Respect the Wildlife & Local Community
It should go without saying but, inevitably, there are people who simply do not know how to respect wildlife when they travel.
Mykines is a special place which is gradually opening itself up to the potential of tourism to support those who choose to live here. However, every visitor to this island (and the Faroes in general) has a responsibility to act in a sustainable, respectful manner and to appreciate that your presence in these previously cut-off areas is a relatively new phenomenon.
Stay to the trails which are marked, do not fly your drone (which isn’t permitted), respect the wildlife by giving each bird and animal the distance it deserves and not lingering too long in one spot.
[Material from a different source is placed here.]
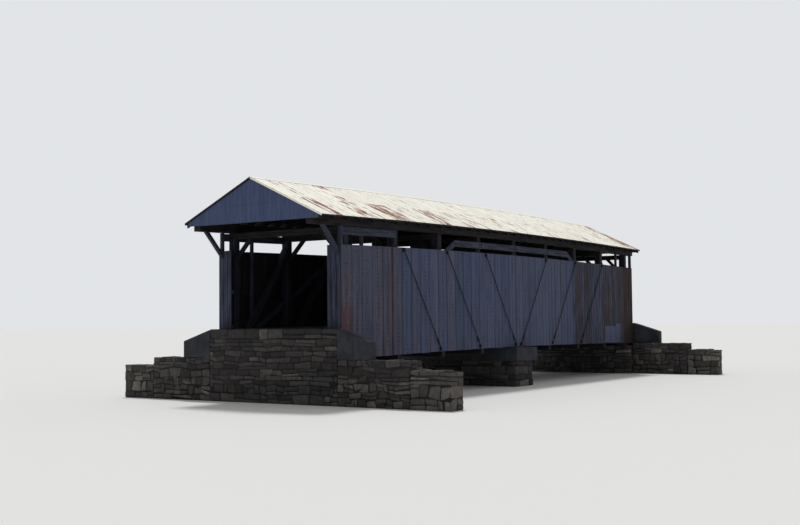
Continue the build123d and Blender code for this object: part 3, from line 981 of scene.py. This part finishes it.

Close gates behind you. Keep any litter in on your person until you can find a suitable point to dispose of it in the village or back on Vagar. Respect the homes and privacy of those who live here, no matter how tempting a photo opportunity may be or where your curiosity wishes to lead you.
It’s about protecting a special place for everyone, not putting your own preferences first - if we all keep to that principle, then Mykines and its beautiful puffins will do just fine.